Apr 15, 2020 - Health

Chinese officials lost 6 key days in issuing public coronavirus warning

Chinese President Xi Jinping talking to scientists.

Chinese President Xi Jinping speaks with scientists in Beijing in March. Photo: Yan Yan/Xinhua via Getty Images

The Chinese government failed to warn the public for days about the seriousness of the coronavirus outbreak in Wuhan after officials secretly concluded on Jan. 14 that they likely were facing a pandemic, according to documents reviewed by the AP.

Why it matters: Chinese President Xi Jinping finally warned the public on Jan. 20, but millions of people had already begun traveling across the country to attend Lunar New Year celebrations.

  • It took the first case outside China, in Thailand on Jan. 13, to galvanize officials in Beijing to begin to launch a nationwide effort to distribute test kits, ease the criteria for confirming cases and order health officials to screen patients.
  • A Jan. 14 memo recognized that "clustered cases suggest that human-to-human transmission is possible."
  • The following six days until Xi's public warning came on top of an almost two-week period in which China's Center for Disease Control did not register any cases from local officials — even though hundreds of patients were appearing in hospitals across the country.

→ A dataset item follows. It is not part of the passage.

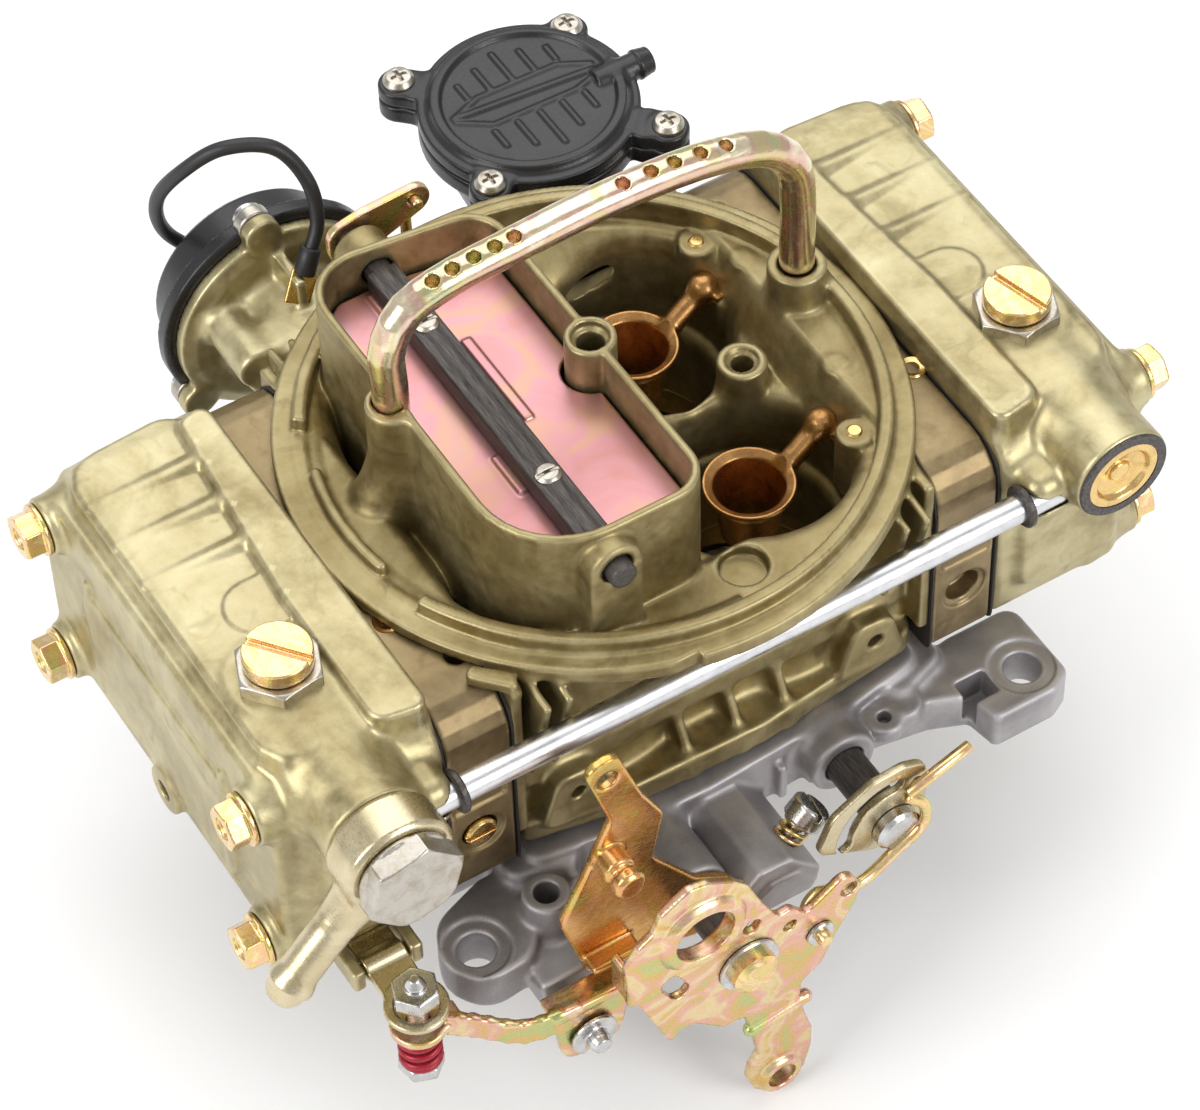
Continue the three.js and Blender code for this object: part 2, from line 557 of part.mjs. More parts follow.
function pumpLever() {
  const ring = bar("z", [PUMP_BOLT.x, PUMP_BOLT.y], 7.2, 11, 12.6, 20);
  const strap = block(-95, -70, 11, -85, -50, 12.6);
  const inner = block(-95, -51, 6.8, -85, -34, 8.4).add(block(-95, -51, 6.8, -85, -49.4, 12.6));
  const barrel = bar("x", [-57.5, 11.2], 2.8, -95, -85, 14);
  const body = join(ring, strap, inner, barrel);
  return cut(body, bar("z", [PUMP_BOLT.x, PUMP_BOLT.y], 4.8, 5, 20, 16), bar("x", [-57.5, 11.2], 1.5, -100, -80, 12));
}

function pumpCover() {
  const disc = bar("z", [-90, -33], 15.4, 11.4, BOWL_BOTTOM - GAP, 20);
  const earA = block(-98.6, -60.5, 8.4, -95.6, -44, 14.4);
  const earB = block(-84.4, -60.5, 8.4, -81.4, -44, 14.4);
  const pin = bar("x", [-57.5, 11.2], 1.3, -97, -83, 12);
  return join(disc, earA, earB, pin);
}

// ---------------------------------------------------------------- metering blocks and fuel bowls
const blockOutline = (grow = 0) =>
  outline([
    [-BLOCK_Y - grow, 17 - grow, 3], [BLOCK_Y + grow, 17 - grow, 3], [BLOCK_Y + grow, 74 + grow, 12], [-BLOCK_Y - grow, 74 + grow, 12],
  ]);


function meteringBlock(sx) {
  const body = slab("x", blockOutline(), ...span(sx, BLOCK_IN, BLOCK_OUT));
  const needleHole = bar("y", [sx * 62.3, 33.4], 4, -56, -48, 16);
  return cut(body, needleHole, bar("y", [sx * 62.3, 33.4], 4, 56, 48, 16), ...bowlScrewWays(sx));
}

const bowlScrewWays = (sx) =>
  [-1, 1].flatMap((sy) => SCREW_Z.map((z) => bar("x", [sy * SCREW_Y, z], 3, ...span(sx, 50, 120), 8)));

function gasket(sx, near, far) {
  const sheet = slab("x", blockOutline(0.2), ...span(sx, near, far));
  const window = slab("x", rectangle(-38, 26, 38, 62, 5), ...span(sx, near - 1, far + 1));
  return cut(sheet, window, ...bowlScrewWays(sx));
}

function bowl(sx) {
  const flank = outline([
    [-55, 20, 5], [-50, BOWL_BOTTOM, 4], [50, BOWL_BOTTOM, 4], [55, 20, 5], [55, 70, 9], [46, BOWL_TOP, 6], [-46, BOWL_TOP, 6], [-55, 70, 9],
  ]);
  const noseOutline = outline([[-53, 19, 5], [53, 19, 5], [53, 66, 9], [44, 73.5, 8], [-44, 73.5, 8], [-53, 66, 9]]);
  let body = slab("x", flank, ...span(sx, BOWL_IN, 103));
  body = body.add(slab("x", noseOutline, ...span(sx, 102, BOWL_OUT)));
  for (const sy of [-1, 1]) {
    for (const z of SCREW_Z) body = body.add(bar("x", [sy * SCREW_Y, z], 7, ...span(sx, 100, 112), 10));
  }
  const inletEnd = sx < 0 ? -65 : -69;
  body = body.add(bar("y", [sx * INLET.x, INLET.z], INLET.r, inletEnd, -44, 16));
  const lobe = span(sx, 72, 90);
  body = body.add(block(lobe[0], -64.8, 56.5, lobe[1], -50, 69.5));
  const cavity = slab("x", rectangle(-46, 20, 46, 73, 8), ...span(sx, BOWL_IN - 2, 104));
  const valveWay = bar("z", [sx * VALVE.x, VALVE.y], 6.2, 70, 90, 12);
  const tubeWay = bar("x", [TRANSFER.y, TRANSFER.z], TRANSFER.r + GAP, ...span(sx, 60, 84), 12);
  const inletWay = bar("y", [sx * INLET.x, INLET.z], sx < 0 ? 6.6 : 9.6, -75, sx < 0 ? -50 : -60, 12);
  // Posts that the long screws pass through stand inside the cavity.
  const posts = [-1, 1].flatMap((sy) => SCREW_Z.map((z) => bar("x", [sy * SCREW_Y, z], 6.5, ...span(sx, BOWL_IN, 105), 8)));
  body = join(body.subtract(cavity), ...posts);
  return cut(body, valveWay, tubeWay, inletWay, ...bowlScrewWays(sx));
}

function bowlScrew(sx, sy, z) {
  const c = [sy * SCREW_Y, z];
  const stem = bar("x", c, 2.5, ...span(sx, 54.5, 113), 8);
  const washer = bar("x", c, 6, ...span(sx, 112.3, 113.4), 12);
  return join(stem, washer, hex("x", c, 9.5, ...span(sx, 113.2, 118)));
}

function float(sx) {
  const pontoon = slab("x", rectangle(-8, 36, 38, 54, 6), ...span(sx, 76, 98));
  const arm = block(...armBox(sx));
  return pontoon.add(arm);
}
const armBox = (sx) => {
  const [a, b] = span(sx, 84, 90);
  return [a, -36, 50.5, b, -6, 52.5];
};

function inletNut(sx) {
  const c = [sx * VALVE.x, VALVE.y];
  const stem = bar("z", c, 5.6, 56, 80, 20);
  return cut(join(stem, hex("z", c, 17.4, BOWL_TOP + GAP, 83.6)), bar("z", c, 3.2, 70, 90, 16));
}

function lockScrew(sx) {
  const c = [sx * VALVE.x, VALVE.y];
  const head = bar("z", c, 7.6, 83.6 + GAP, 88.2, 20);
  const slot = block(c[0] - 9, c[1] - 0.9, 86.6, c[0] + 9, c[1] + 0.9, 90);
  return join(head, bar("z", c, 2.8, 74, 85, 14)).subtract(slot);
}

const BARB_WAY = new THREE.Vector3(-28, 0, -30).normalize(); // the hose barb slopes down and forwards

function banjo() {
  const ring = bar("y", [-INLET.x, INLET.z], 12.6, -75.6, -65 - GAP, 22);
  const centre = new THREE.Vector3(-INLET.x, -70.5, INLET.z);
  const along = (distance) => centre.clone().addScaledVector(BARB_WAY, distance);
  const barb = strut(along(8), along(40), 4.5, 18);
  const bead = strut(along(38), along(41), 5.4, 18);
  const bore = bar("y", [-INLET.x, INLET.z], 6.5, -80, -60, 20);
  return cut(join(ring, barb, bead), bore, strut(along(10), along(43), 3.1, 14));
}
function banjoBolt() {
  const c = [-INLET.x, INLET.z];
  return hex("y", c, 20, -82, -75.6 - GAP).add(bar("y", c, 6, -77, -53, 20));
}

function inletPlug() {
  return bar("y", [INLET.x, INLET.z], 9.2, -69.6, -60.5);
}

// ---------------------------------------------------------------- assembly
add("throttle_body", throttleBody(), "grayCast");
add("base_gasket", baseGasket(), "gasket");
add("main_body", mainBody(), "goldCast");
for (const [end, sx] of ENDS) {
  add(end + "_metering_block", meteringBlock(sx), "goldCast");
  add(end + "_block_gasket", gasket(sx, BODY_X + 0.1, BLOCK_IN - 0.1), "gasket");
  add(end + "_bowl_gasket", gasket(sx, BLOCK_OUT + 0.1, BOWL_IN - 0.1), "gasket");
  add(end + "_bowl", bowl(sx), "goldCast");
  add(end + "_float", float(sx), "float");
  add(end + "_inlet_nut", inletNut(sx), "steel");
  add(end + "_lock_screw", lockScrew(sx), "zinc");
  SCREW_Z.forEach((z, i) => {
    for (const sy of [-1, 1]) {
      const place = (i ? "upper" : "lower") + (sy < 0 ? "_left" : "_right");
      add(end + "_bowl_screw_" + place, bowlScrew(sx, sy, z), "zinc");
    }
  });
  add(end + "_booster_left", booster(sx, -1), "brass");
  add(end + "_booster_right", booster(sx, 1), "brass");
  add(end + "_plate_left", throttlePlate(sx, -1), "brass");
  add(end + "_plate_right", throttlePlate(sx, 1), "brass");
}
add("transfer_tube", bar("x", [TRANSFER.y, TRANSFER.z], TRANSFER.r, -83, 83), "tube");
add("inlet_banjo", banjo(), "zinc");
add("banjo_bolt", banjoBolt(), "zinc");
add("secondary_inlet_plug", inletPlug(), "brass");
add("vent_tube", sweep(VENT_ROUTE, round(VENT.r, 8), 24), "zinc");
add("choke_shaft", chokeShaft(), "darkSteel");
add("choke_plate", chokePlate(), "plateZinc");
add("choke_lever", chokeLever(), "plateZinc");
add("choke_rod", sweep(CHOKE_ROD_ROUTE, round(1.3, 6), 14), "zinc");
add("choke_housing", chokeHousing(), "goldCast");
add("choke_cap", chokeCap(), "black");
add("choke_wire", sweep(WIRE_ROUTE, round(1.7, 8), 24), "black");
add("diaphragm_housing", diaphragmHousing(), "black");
add("diaphragm_cover", diaphragmCover(), "black");
add("diaphragm_rod", bar("z", [DIAPHRAGM.x, DIAPHRAGM.y], 2, 2, DIAPHRAGM.top - 27, 12), "steel");
add("primary_throttle_shaft", primaryShaft(), "darkSteel");
add("secondary_throttle_shaft", secondaryShaft(), "darkSteel");
add("throttle_lever", throttleLever(), "zinc");
add("kickdown_lever", kickdownLever(), "zinc");
add("throttle_link", sweep(LINK_ROUTE, round(1.4, 6), 18), "zinc");
add("secondary_lever", secondaryLever(), "zinc");
add("idle_screw", idleBar(2.5, -13, 15).add(idleBar(4.6, 14, 19, 20)), "steel");
add("pump_arm", pumpArm(), "zinc");
add("pump_pin", pumpPin(), "steel");
add("pump_bolt", pumpBolt(), "steel");
add("pump_lever", pumpLever(), "brass");
add("pump_cover", pumpCover(), "goldCast");

export default carburetor;
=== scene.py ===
"""A four-barrel carburetor's looks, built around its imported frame. Sizes are in millimetres, +Z up."""

import math

import bmesh
import bpy
import numpy as np
from mathutils import Matrix, Vector


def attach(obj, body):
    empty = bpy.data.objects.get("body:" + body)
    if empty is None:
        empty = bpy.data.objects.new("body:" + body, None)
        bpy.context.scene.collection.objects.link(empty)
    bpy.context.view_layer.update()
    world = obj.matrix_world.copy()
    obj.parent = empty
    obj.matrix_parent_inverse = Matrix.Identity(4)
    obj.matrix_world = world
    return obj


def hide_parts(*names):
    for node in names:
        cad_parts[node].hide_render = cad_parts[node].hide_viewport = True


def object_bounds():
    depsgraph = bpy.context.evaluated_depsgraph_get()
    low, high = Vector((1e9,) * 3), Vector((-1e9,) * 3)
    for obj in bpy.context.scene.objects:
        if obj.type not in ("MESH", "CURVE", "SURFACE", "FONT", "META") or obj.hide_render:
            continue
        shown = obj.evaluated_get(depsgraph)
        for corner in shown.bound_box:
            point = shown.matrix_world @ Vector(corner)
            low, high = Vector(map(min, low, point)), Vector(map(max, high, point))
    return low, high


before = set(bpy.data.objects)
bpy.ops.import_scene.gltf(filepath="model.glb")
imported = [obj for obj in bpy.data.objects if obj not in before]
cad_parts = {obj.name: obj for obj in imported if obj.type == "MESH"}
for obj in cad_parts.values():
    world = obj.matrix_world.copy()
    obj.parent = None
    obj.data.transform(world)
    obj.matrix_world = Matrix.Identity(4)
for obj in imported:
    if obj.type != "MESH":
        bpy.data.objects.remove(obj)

cad_box = [list(map(float, corner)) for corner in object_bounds()]
MM = 0.001
BODY = "carburetor_body"

# ---------------------------------------------------------------- camera
CAMERA_PLACE = (-330.263, -568.423, 833.615)
CAMERA_RIGHT = (0.851105, -0.524594, -0.020531)
CAMERA_DOWN = (-0.417299, -0.652264, -0.632783)
CAMERA_AHEAD = (0.318562, 0.547132, -0.774057)


def set_camera():
    lens = bpy.data.cameras.new("camera")
    lens.sensor_width = 36
    lens.lens = 138.6
    lens.clip_start = 0.05
    lens.clip_end = 20
    camera = bpy.data.objects.new("camera", lens)
    up = [-c for c in CAMERA_DOWN]
    back = [-c for c in CAMERA_AHEAD]
    place = [c * MM for c in CAMERA_PLACE]
    rows = [[CAMERA_RIGHT[i], up[i], back[i], place[i]] for i in range(3)]
    camera.matrix_world = Matrix(rows + [[0, 0, 0, 1]])
    bpy.context.scene.collection.objects.link(camera)
    bpy.context.scene.camera = camera


# ---------------------------------------------------------------- finishes
class Wire:
    """An output of a finish's nodes; arithmetic on it adds Math nodes."""

    def __init__(self, finish, socket):
        self.finish = finish
        self.socket = socket

    def math(self, operation, first, second):
        return self.finish.node("ShaderNodeMath", {"operation": operation}, {0: first, 1: second})

    def __add__(self, other):
        return self.math("ADD", self, other)

    def __sub__(self, other):
        return self.math("SUBTRACT", self, other)

    def __rsub__(self, other):
        return self.math("SUBTRACT", other, self)

    def __mul__(self, other):
        return self.math("MULTIPLY", self, other)

    __radd__ = __add__
    __rmul__ = __mul__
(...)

What they're saying: "This is tremendous," Zuo-Feng Zhang, an epidemiologist at UCLA, told the AP. "If they took action six days earlier, there would have been much fewer patients and medical facilities would have been sufficient. We might have avoided the collapse of Wuhan’s medical system."

  • "Allegations of a cover-up or lack of transparency in China are groundless," said foreign ministry spokesman Zhao Lijian at a press conference last week.